I remember sitting in the car, Errol between my sister and I as our family drove to the Seward Animal Hospital. We were all crying are eyes out, calling family members and friends and telling them that Errol had to be put to sleep. And I, I just kept petting him, stroking his fur. That’s when I felt it. It may have been my imagination, but Errol’s chest seemed to be rising and falling rapidly, almost as if he was crying too.

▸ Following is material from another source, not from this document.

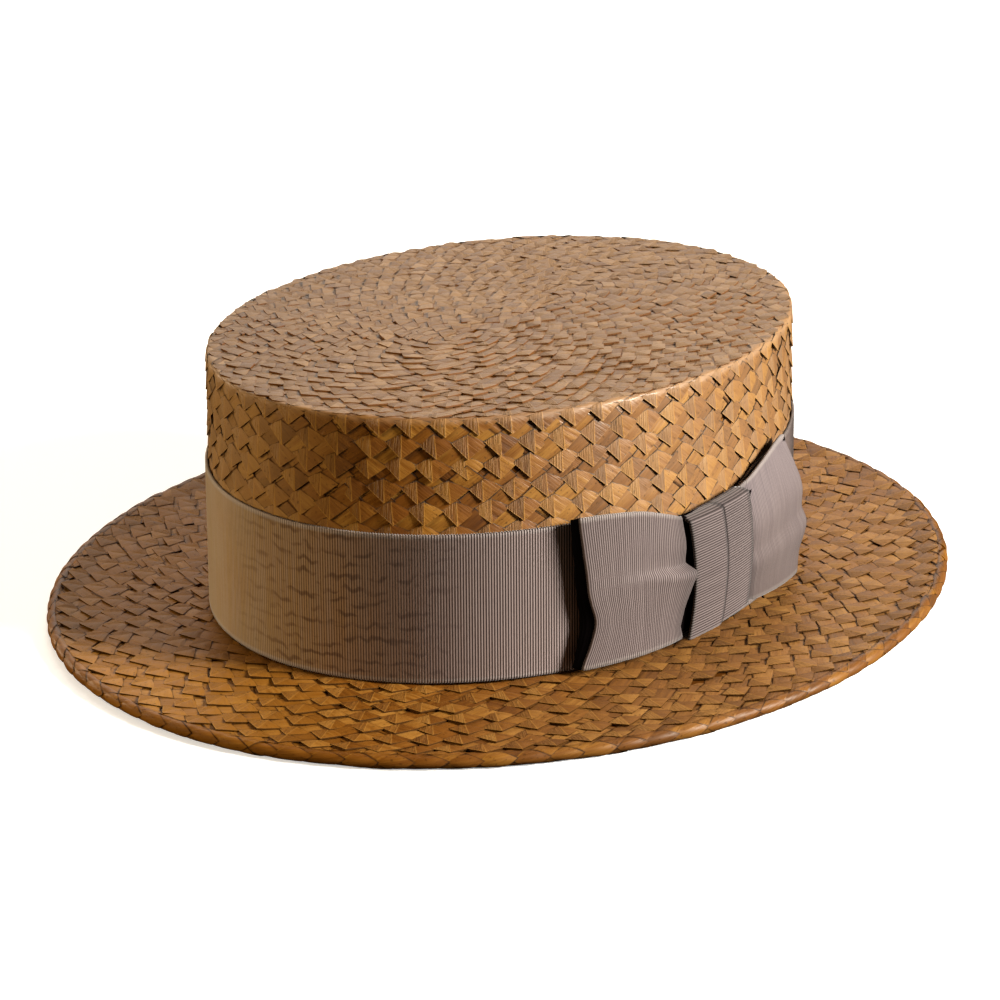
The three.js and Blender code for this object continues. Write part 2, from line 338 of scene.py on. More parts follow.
def ribbon_material(name, staining):
    """Grosgrain: painted sheen on rib backs, painted shade in grooves, worn light edges and tan water
    stains.
    """
    material, g = new_material(name)
    rib, up, _ = g.parts(g.node("ShaderNodeUVMap", {"uv_map": "rib"})["UV"])
    where = g.node("ShaderNodeTexCoord")["Object"]
    _, _, z = g.parts(where)
    stain = g.attribute("stain")
    shade = g.attribute("shade")
    # How strongly the ribs get painted shade in their grooves and painted sheen on their backs
    ribbing = g.attribute("ribbing")
    cloudy = g.noise(where, 34.0, 3.0)
    blotch = (cloudy - 0.5) * 0.35
    stained = stain + blotch * stain.step(0.02, 0.2)
    ramp = g.node("ShaderNodeValToRGB", {"stops": staining}, {"Fac": stained})
    ridge = (rib.fraction() - 0.5).size() * 2
    groove = 1 - ridge.step(0.15, 0.85)
    yarn = g.noise(g.vector(rib * 1.0, up * 60), 1.0, 2.0)
    streak = g.noise(g.vector(rib * 0.9, up * 1.2), 1.0, 1.0)
    colour = g.mix(streak.step(0.3, 0.7) * 0.22, ramp["Color"], FADED_YARN)
    tide = tide_lines(g, where, rib, z)
    colour = g.mix(tide * g.attribute("tide") * 0.62, colour, WATER_MARK)
    selvage = 1 - (up * (1 - up) * 4).step(0.07, 0.15)
    colour = g.mix(selvage * 0.45, colour, WORN_EDGE)
    # Painted sheen on the rib backs, where the rib shading is strong
    rib_sheen_mask = ridge.step(0.55, 1.0) * ribbing.step(0.7, 1.2)
    colour = g.mix(rib_sheen_mask * 0.5, colour, PAINTED_RIB_SHEEN)
    # Painted shade in the grooves between ribs
    colour = g.mix(groove * ribbing * (0.75 + yarn * 0.4), colour, PAINTED_GROOVE_SHADE)
    colour = g.mix(shade, colour, FOLD_SHADE)
    height = (1 - groove) * 0.8 + yarn * 0.2
    bump = g.node("ShaderNodeBump", None, {"Strength": 0.5, "Distance": 0.2 * MM, "Height": height})
    finish_material(g, colour, 0.72 + yarn * 0.12, bump["Normal"],
                    {"Sheen Weight": 0.2, "Sheen Roughness": 0.4, "Specular IOR Level": 0.25})
    return material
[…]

Leaving him there at the vet after hugging him and telling him that he was a great dog was the hardest thing I have ever had to do, and nothing, no hugs or words of encouragement, could take away that physical ache I felt in my chest. It was as if Errol ripped a piece of my heart out and took it with him when he left. I felt so empty, so lost without him. Errol wasn’t coming back, and while I knew this from the moment we left the vet, it took a while for it to set in. But that’s when the story begins to get better. No, Errol didn’t rise up from his grave and come back to me. But I finally realized that I just had to go back and get another dog, and in June of 2013, precious Joba, four paws, licking tongue, and wagging tail came bounding happily into my life. No, he didn’t replace Errol. No one could ever replace Errol, and no third dog is ever going to replace Joba. However, Joba’s presence in my life helped me heal from the pain of losing Errol. I believe that’s why God gave me Joba, to help me move on, and to help remember the wonderful Errol for the dog he was. Now, Errol is hopefully playing happily with other dogs. He was joined last September by Princess Pearl, our 10-year-old Shih Tzu, so now they have each other. I will always cherish the time I had with Errol and thank God for the 4 and a half years we worked together as a team.